Lilly was well known for his minimalist lifestyle. He inhabited the forests and hills with just the clothes on his back, a canvas tarp, a wool blanket, his hunting knife, and a rifle or two.


His life spawned many myths and legends. One such was the time his first wife demanded that he dispatch a troublesome chicken hawk and he subsequently disappeared in chase not to return home for over a year. Or the one about him hunting every day except Sundays for 15 years straight. Or the one about him being attacked by a huge grizzly bear during which he shot the bear in the chest and under the eye and then finished him off with his trusty 18-inch-long knife. There are tales of his super-human stamina and reports of him preferring to sleep outdoors in the crook of a tree rather than in a house or hotel bedroom.

Books and articles have been written about his hunting exploits, but my favorite stories are the ones that illustrate his shooting skills.

As a boy, Lilly perfected his shooting skills on moving targets like buzzards and bats, darting bees, and flittering songbirds.

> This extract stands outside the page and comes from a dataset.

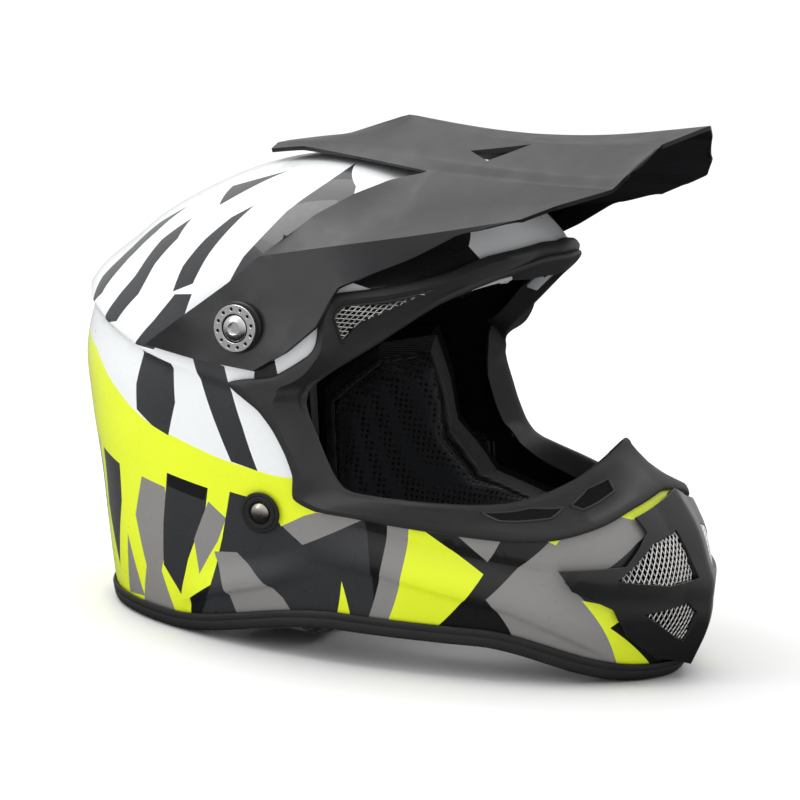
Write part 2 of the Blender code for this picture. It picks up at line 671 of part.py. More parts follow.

Later in life, he preferred the Winchester Model 1886 in .33 Winchester for hunting bears and the Winchester Model 1894 or the Marlin Model 1893 in .30-30 for hunting mountain lions, but he also used .22 and .32 Rimfire rifles and was photographed with a Savage Model 1899 in .303 Savage.

Lilly is reported to have wingshot bumblebees and yellowjackets. Some said he could down mosquitos and shoot both antlers off a running deer and then drop the buck with a third shot. He could shoot a buzzard out of the sky and hit it again and again before it hit the ground. All with a rifle. Undoubtedly, some of those stories are exaggerated, but nevertheless, it is clear that he knew his way around a rifle.


Ironically, Ben Lilly died in bed in a farmhouse where he was rooming in 1936. He lived a legendary life, mostly in the outdoors. As one historian put it, his loyalty was to “the freedom of an unfettered life, with neither rules nor rent.”